Apparently they did found 22 such collisions in their data.
What they do, is they first first divide words into $n$-grams and then one-hot encode into vector. This is not described in the paper explicitly, but may be guessed from the context, that each position in the vector is occurrence (coded as one), or absence (coded as zero), of the particular $n$-gram in the word. That is the reason why they observed $10,306$ unique vectors for $40\text{k}$ word set and $30,621$ for $500\text{k}$ word set. Notice that $30,621^{1/3} = 31.28$ and $10,306^{1/3} = 21.76$ (for three-grams), where number of possible three-grams build from the set of the Latin characters, -
, and #
, is $28^3=21,952$, while non-standard characters like æ
, or ö
, may also appear, so the length of the vectors is the number of unique $n$-grams observed in the data. Of course, language is not build by combining letters in random combinations, so not all combinations will appear, or will be equally popular, hence the larger collection of words, the more tokens we'll observe.

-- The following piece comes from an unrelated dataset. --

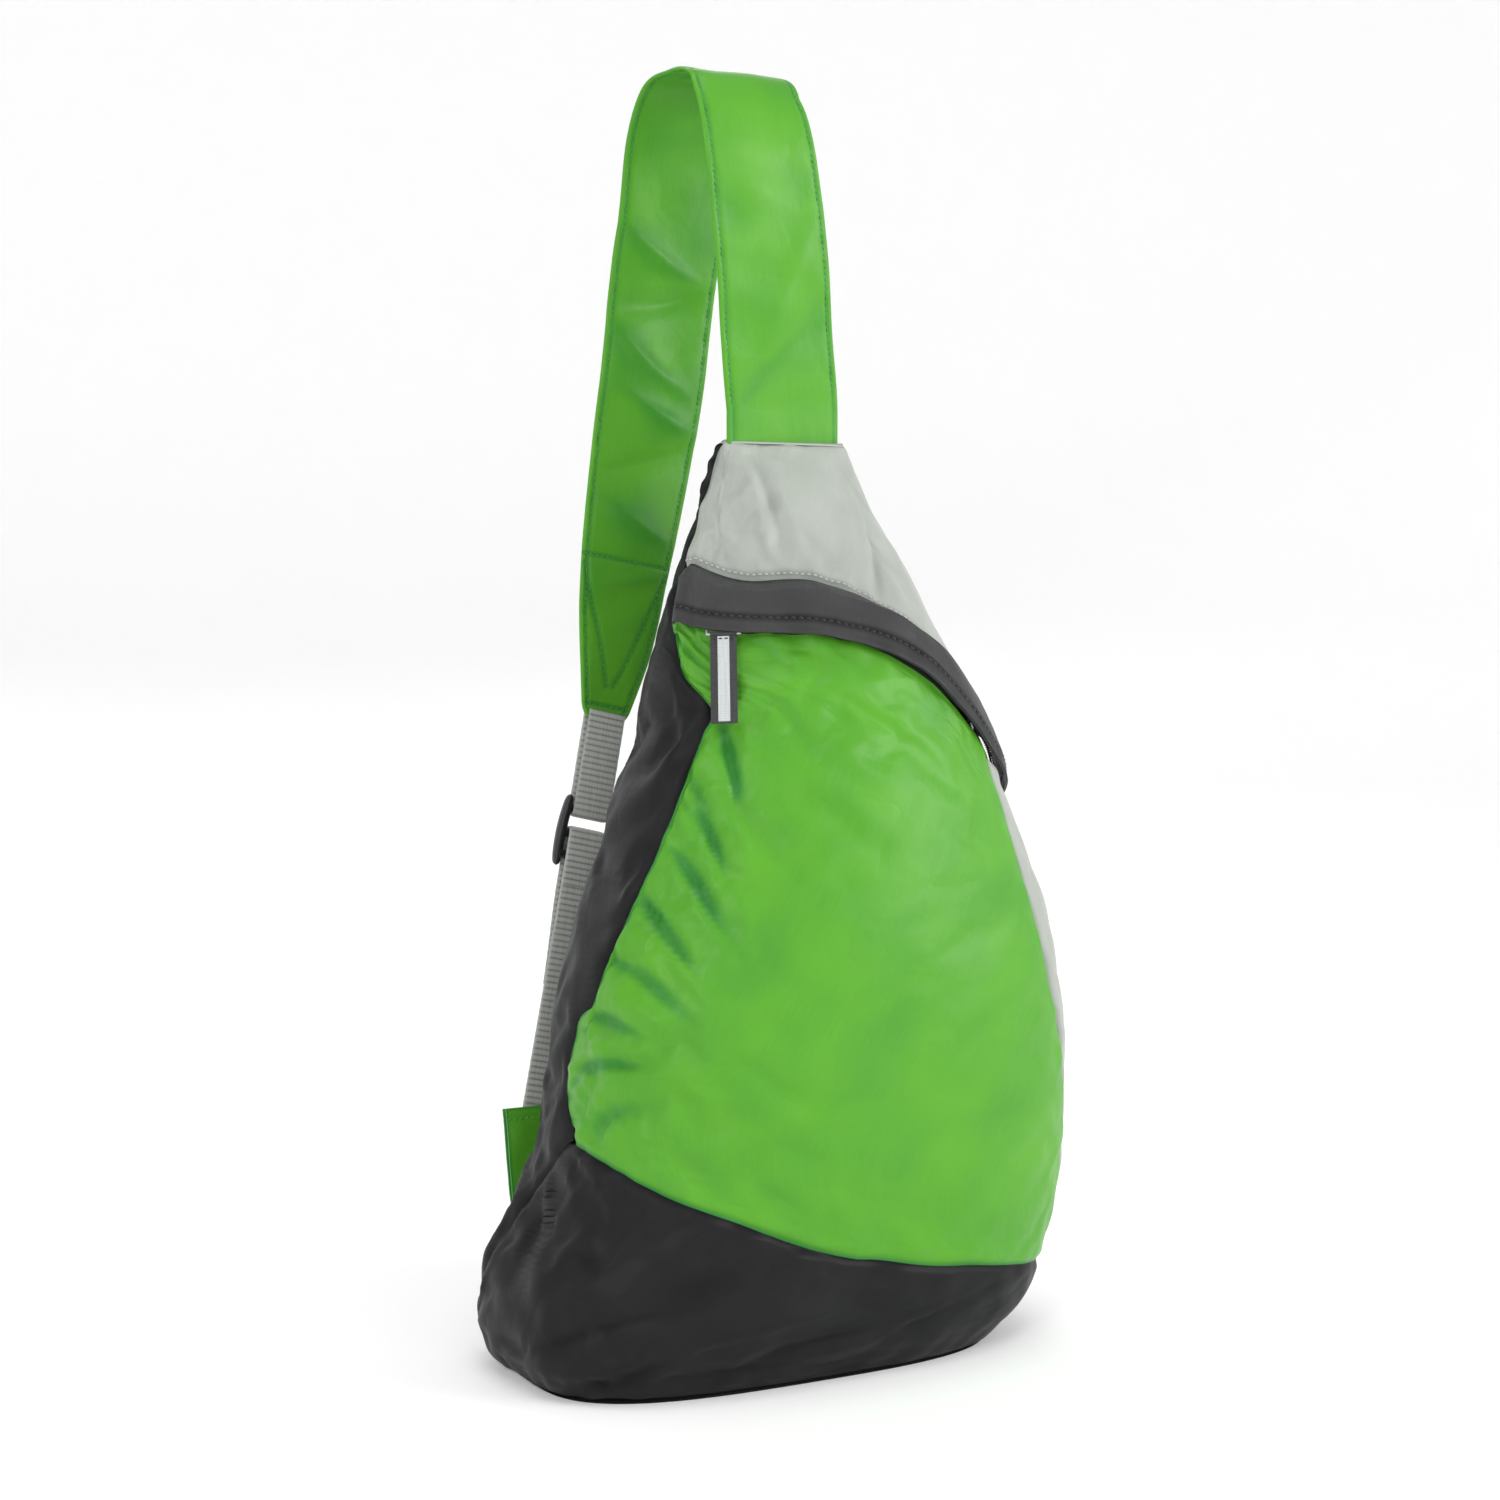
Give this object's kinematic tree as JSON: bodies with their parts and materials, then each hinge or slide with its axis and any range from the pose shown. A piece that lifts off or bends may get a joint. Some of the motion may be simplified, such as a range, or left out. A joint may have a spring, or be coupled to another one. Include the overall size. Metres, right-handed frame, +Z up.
{
  "type": "sling bag",
  "caption": "Mono-strap sling bag with a pear-shaped zipped body, a wide shoulder strap, a webbing adjuster and a ribbon zip pull.",
  "frame": {"origin": "on the floor under the middle of the flat base", "axes": "+Z up along the standing bag, front towards -Y, +X to the right seen from the front"},
  "size_m": [0.2897, 0.1792, 0.6225],
  "materials": {
    "green_cloth": "satin woven polyester",
    "grey_cloth": "satin woven polyester",
    "black_cloth": "satin woven polyester",
    "charcoal_cloth": "satin woven polyester",
    "zip_tape": "woven tape",
    "zip_nylon": "moulded nylon coil",
    "zip_metal": "black enamel on zinc",
    "black_ribbon": "ribbed ribbon",
    "reflective": "retro-reflective tape",
    "grey_webbing": "ribbed webbing",
    "black_plastic": "moulded acetal"
  },
  "bodies": {
    "bag": {"base_panel": "black_cloth", "boot_panel": "black_cloth", "front_panel": "green_cloth", "upper_panel": "grey_cloth", "right_gusset": "grey_cloth", "left_gusset": "black_cloth", "back_panel": "black_cloth", "storm_flap": "charcoal_cloth", "zip_tape_upper": "zip_tape", "zip_tape_lower": "zip_tape", "zip_chain": "zip_nylon", "zip_stops": "zip_metal", "top_binding": "black_cloth", "strap_root": "green_cloth", "tab_front": "green_cloth", "tab_back": "green_cloth", "webbing_root": "grey_webbing"},
    "slider": {"zip_slider": "zip_metal"},
    "puller": {"zip_puller": "zip_metal"},
    "tab": {"pull_tab": "black_ribbon", "reflective_strip": "reflective"},
    "strap": {"strap_front": "green_cloth", "strap_crown": "green_cloth", "strap_back": "green_cloth", "webbing_lower": "grey_webbing"},
    "adjuster": {"strap_end": "green_cloth", "webbing_loop": "grey_webbing", "buckle": "black_plastic", "webbing_bend": "grey_webbing", "webbing_tail": "grey_webbing"}
  },
  "joints": [
    {"name": "zip_travel", "type": "hinge", "parent": "bag", "child": "slider", "pos_m": [0.0231, 0.05595, 0.25455], "axis": [0.4099, 0.7161, 0.565], "range_deg": [0, 75.5], "deforming": ["zip_chain", "zip_tape_upper", "zip_tape_lower"]},
    {"name": "puller_lie", "type": "hinge", "parent": "slider", "child": "puller", "pos_m": [-0.02054, -0.00716, 0.36269], "axis": [-0.853, 0.5203, -0.0406], "range_deg": [0, 34]},
    {"name": "tab_lift", "type": "hinge", "parent": "puller", "child": "tab", "pos_m": [-0.02378, -0.01371, 0.34679], "axis": [-0.853, 0.5203, -0.0406], "range_deg": [0, 70]},
    {"name": "strap_swing", "type": "hinge", "parent": "bag", "child": "strap", "pos_m": [0.02801, 0.021, 0.443], "axis": [0.3096, -0.1433, 0.94], "range_deg": [-25, 35]},
    {"name": "adjuster_slide", "type": "slide", "parent": "strap", "child": "adjuster", "axis": [0.2281, 0.1078, 0.9676], "range_m": [-0.04, 0.015], "deforming": ["strap_back", "webbing_lower"]}
  ],
  "couplings": [
    {"joint": "puller_lie", "follows": "zip_travel", "ratio": 0.45}
  ]
}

What this also means is that neither order, nor number of times $n$-grams appear is accounted for. So for example, "aaa" and "aaaa" both contain only the #aa
, aaa
, aa#
3-grams, so both would be encoded as the same vector. As you can see from the paper, such cases are very rare, so it would be hard to come up with a more realistic example, at least no such example immediately comes to my mind. I skimmed through the paper, but didn't find what was the data that they used, but you could always preprocess the data and check the duplicates by hand to verify what they were.
Still, tl;dr is that collisions should be a rare case for human language. Of course, this does not have to be the case for all sequences. For example, if you encoded DNA sequences like this, I'd imagine there would be a lot of collisions, since they consist of only four nucleobases ( A, G, C, and T), so there is a much smaller number of possible $n$-grams among them.